Several devices and methods have been disclosed by the prior art to include the use of multiple carrier frequencies, matched filtering, automatic gain control, serial correlation and relatively high transmit power to address signal distortion caused by noise and multi-path interference. Generally speaking, these methods carry the disadvantages of relatively high implementation costs and often less than desired reliability. For example, the use of multiple carrier frequencies requires acoustic transducers that have sufficient bandwidth to accommodate the frequency range. This approach also requires exceptionally tight filtering to prevent signals on a given frequency from interfering with signals using other frequencies. The resulting bandwidth and filtering requirements create higher component and implementation costs. The use of relatively high transmit power to differentiate true signals from noise and reflected signals also has the disadvantage of higher component and operating costs. Typical of the art are those devices disclosed in the following U.S. Patents:
Of these patents, Isaak et al., (""164) teach an improved sonar system with exceedingly long range that is not readily susceptible to enemy detection. The ""164 device is operated by generating a pseudo-noise output signal using multiple carrier frequencies decoded by an equivalent receiver.
The ""147 device taught by Andrews et al., is an acoustic, underwater telemetry system that uses a combination of short and long pseudo-noise codes across multiple carrier frequencies.
Brady et al., (""207) teach an underwater local area network that seeks to avoid collision from multiple transmissions by using a virtual circuit system. The virtual circuit system routes a signal through a series of transmitters and receivers based on node sequences established by the network nodes.
Cafarella et al., (""620) teach a high data rate acoustic communication system that encodes, transmits, receives and decodes a digital signal over a carrier frequency. The method steps used by the ""620 device include generating a spread spectrum waveform in real time for the transmit signal; using phase-based keying; conditioning with a power amplifier and automatic gain control (AGC); using antipodal, bi-phase modulation; conditioning the received signal using AGC; performing matched filtering on the received signal; performing signal detection using an amplitude based trigger signal; and performing serial correlation on the received signal. The ""620 device incorporates a transmitter which includes a spread spectrum waveform generator, a heterodyne state, and a power amp. The spread spectrum waveform generator includes a feedback shift register sequence generator and a means to create a digital power control word, each operating in real time. Further, the waveform generator includes, among other things, an FIR digital filter, digital-to-analog conversion circuitry, spectral shaping, an up-conversion stage and a differential power amplifier driver.
Woodsum et al. (""339) teach an underwater location and communication system that utilizes a method of encoding where each data bit in a block of data occupies a separate and distinct frequency band.
An object of the present invention is to provide a device for acoustic communication of coded multi-channel digital messages in a liquid medium using a single carrier frequency.

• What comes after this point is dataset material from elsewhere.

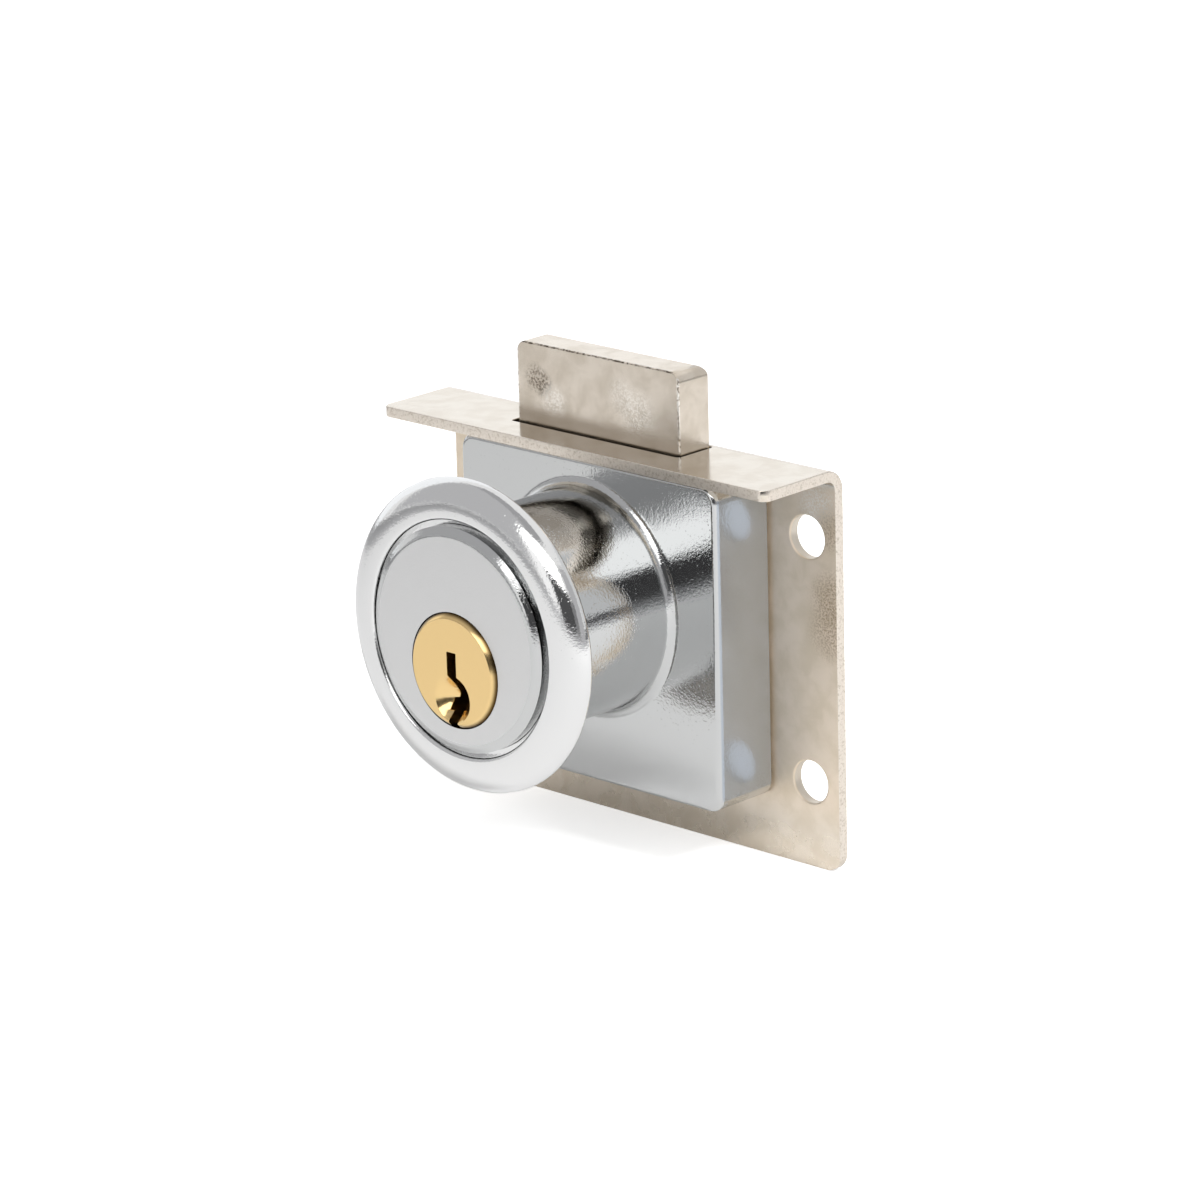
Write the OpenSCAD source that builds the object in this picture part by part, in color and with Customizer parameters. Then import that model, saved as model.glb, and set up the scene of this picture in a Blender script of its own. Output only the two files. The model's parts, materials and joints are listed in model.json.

Another object of the present invention is to provide high reliability of communication by dealing effectively with multi-path interference and noise conditions found in liquid environments.
Still another object of the present invention is to provide communication between transceiver modules.
Yet another object of the present invention is to provide multi-channel capability that will allow communication among transceiver modules on one designated channel to operate without interference from other modules operating on another designated channel.
Another object of the present invention is to accomplish such a device at a lower implementation cost when compared to prior art devices.
Still yet another object of the present invention to provide such a device which operates using lower power when compared to prior art devices.
A further object of the present invention is to provide peripheral interfaces to allow information to be communicated to and from a variety of peripherals.
Another object of the present invention is to provide a host interface that allows interaction between the present invention and an intelligent host.
Another object of the present invention is to provide a user interface that allows interaction between the present invention and a variety of user communication and control devices.
Other objects and advantages will be accomplished by the present invention which serves to accomplish acoustic communication of coded multi-channel digital messages in a liquid medium at lower cost and using lower power than prior art devices. The device is designed to use a single carrier frequency. The device includes the use of acoustic transducers in signal communication, and may include interfaces for communication with a variety of peripherals, host computing devices and/or user communication and control devices. The device of the present invention incorporates effective methods of encoding, transmitting, receiving, decoding, and acknowledgment of digital signals for achieving the desired level of reliability, bi-directional communication and multi-channel capability.
The device is a communication subsystem capable of encoding, transmitting, receiving and decoding a digital message and a message acknowledgment, and is configured to provide such communication with another device of the present invention. The device is composed primarily of electronic circuitry containing a processor, system firmware and other electronic components necessary to enable system operation. The device includes at least one acoustic transducer to send and receive the acoustic signals using one designated carrier frequency. The device may include a peripheral interface that allows communication with a variety of peripherals. A host interface may be carried on the device for allowing communication with an intelligent host device such as a personal computer. Further, the device may include a user interface for allowing interaction with a variety of user communication and control devices such as alarms, push buttons, and displays.
The elements contained within the electronic circuitry, in conjunction with the acoustic transducers, collectively perform message encoding, transmission, reception, decoding and acknowledgment, and may utilize the functions of the peripheral interface, host interface and user interface. Specifically, with respect to message encoding, the message is encoded for transmission, including at least a message definition, a message header, and error detection and/or correction data. With respect to message transmission, the present invention addresses chip configuration, multi-channel operation, inter-chip gaps, message modulation, and single carrier frequency. Similarly, with respect to message reception, the present invention addresses single carrier frequency, signal conditioning, filtering, frequency mixing, compression, sampling, decompression, noise floor removal, and digital filtering. Message decoding addresses chip array averaging, shape based correlation, correlation coefficient averaging, message header verification, payload and error detection and/or correction, expected bit verification, and optionally, time-shifted parallel decoding and detection. Finally, with respect to message acknowledgment, the present invention provides a confirmation message and follows retransmission protocol that is specified for the application.